David Thomas writes for the Mail Online – ‘One of the paradoxes of the interaction between man and nature is that many species thrive precisely because we like to do things with them and to them that some consider cruel. There are, for example, no mammalian species on earth as numerically successful as the cows, sheep and pigs we like to eat and skin. Likewise, game birds flourish while songbirds decline because people spend large amounts of money to rear pheasants, grouse and the like, purely so that they can then shoot them.

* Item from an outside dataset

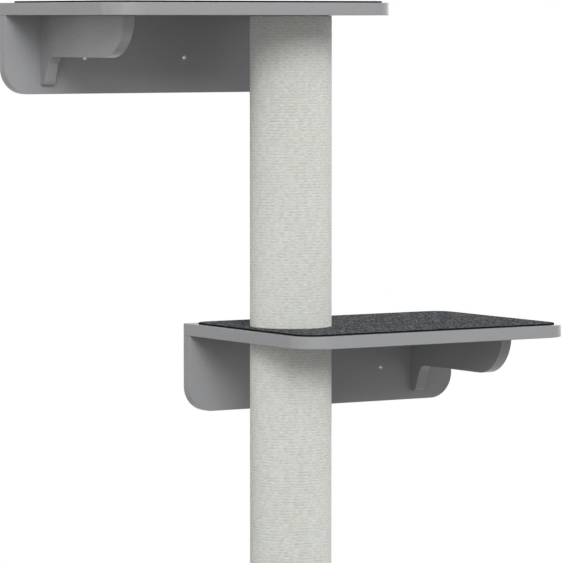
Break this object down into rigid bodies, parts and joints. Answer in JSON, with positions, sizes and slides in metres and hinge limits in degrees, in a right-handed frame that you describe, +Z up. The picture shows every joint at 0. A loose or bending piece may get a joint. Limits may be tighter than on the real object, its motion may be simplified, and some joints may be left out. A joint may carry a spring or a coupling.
{
  "type": "wall mounted cat tree",
  "caption": "Wall mounted cat tree: felt-topped shelves step left and right up a sisal post, each hung on a back board with a rounded side bracket.",
  "frame": {"origin": "on the wall, midway between the middle shelf's wall screw holes", "axes": "+X to the right along the wall, +Y into the wall, +Z up"},
  "size_m": [0.654, 0.28, 0.906],
  "materials": {
    "board": "satin grey foil on fibreboard",
    "felt": "heathered needle felt",
    "sisal": "woven bleached sisal",
    "paperboard": "matt spiral-wound paperboard",
    "plain_wood": "plain beech",
    "steel": "zinc plated",
    "zinc": "die-cast zinc"
  },
  "bodies": {
    "root": {"top_shelf_board": "board", "top_back_board": "board", "top_side_bracket": "board", "top_mat": "felt", "top_cam_locks": "zinc", "top_cam_bolts": "steel", "top_dowels": "plain_wood", "top_bracket_screws": "steel", "middle_shelf_board": "board", "middle_back_board": "board", "middle_side_bracket": "board", "middle_mat": "felt", "middle_cam_locks": "zinc", "middle_cam_bolts": "steel", "middle_dowels": "plain_wood", "middle_bracket_screws": "steel", "bottom_shelf_board": "board", "bottom_back_board": "board", "bottom_side_bracket": "board", "bottom_mat": "felt", "bottom_cam_locks": "zinc", "bottom_cam_bolts": "steel", "bottom_dowels": "plain_wood", "bottom_bracket_screws": "steel", "upper_core_tube": "paperboard", "upper_sisal_wrap": "sisal", "upper_post_plugs": "plain_wood", "lower_core_tube": "paperboard", "lower_sisal_wrap": "sisal", "lower_post_plugs": "plain_wood", "post_inserts": "zinc", "top_post_bolt": "steel", "middle_post_stud": "steel", "bottom_post_bolt": "steel", "bottom_post_washer": "steel"}
  },
  "joints": []
}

For some reason, competitive people seem to want to know what their (and their horses’) limitations are. If you have a good horse, the temptation is always to try and find out how good. If you have a decent jumper, you take it to A-Grade. Then International. And as far as you can possibly get it. Racing is similar. Once a horse has proved itself, we gradually increase the level of difficulty. But we hope that the horse will have the ‘quality’, the ‘courage’, the ‘heart’, to triumph regardless, because then we know beyond doubt that have the very best. So I get the people who defend the status quo too.
The other side of the Argument
Stephen Moss at the Guardian says ‘The Grand National is irrational, unpredictable, emotional, vivid, dangerous. It probably should not exist, yet it has enriched our imaginations. The former jockey Brough Scott, in his fine piece in the Sunday Times on the questions posed by the twin deaths, quoted Blake: “Great things are done when men and mountains meet.”
Another poster was moved to contribute – ‘Courage is a very important quality, we’ll regret it in the long run if we do not develop, test and celebrate it; and there’s no way to test it without risk. The Grand National is one of the very few tests of courage left; we have too few as it is.
It remains a crazy race though. Its history is as filled with heroes as it is with heartbreak. And while I like the fact that it exists, the history, all the rousing sentiments and ‘against all the odds’ stories, I’m not sure that I can fully support it. So how do I feel about it ? The honest answer is ‘I don’t know’. But the fact that I lived in the UK for 12 years and never watched it probably says it all.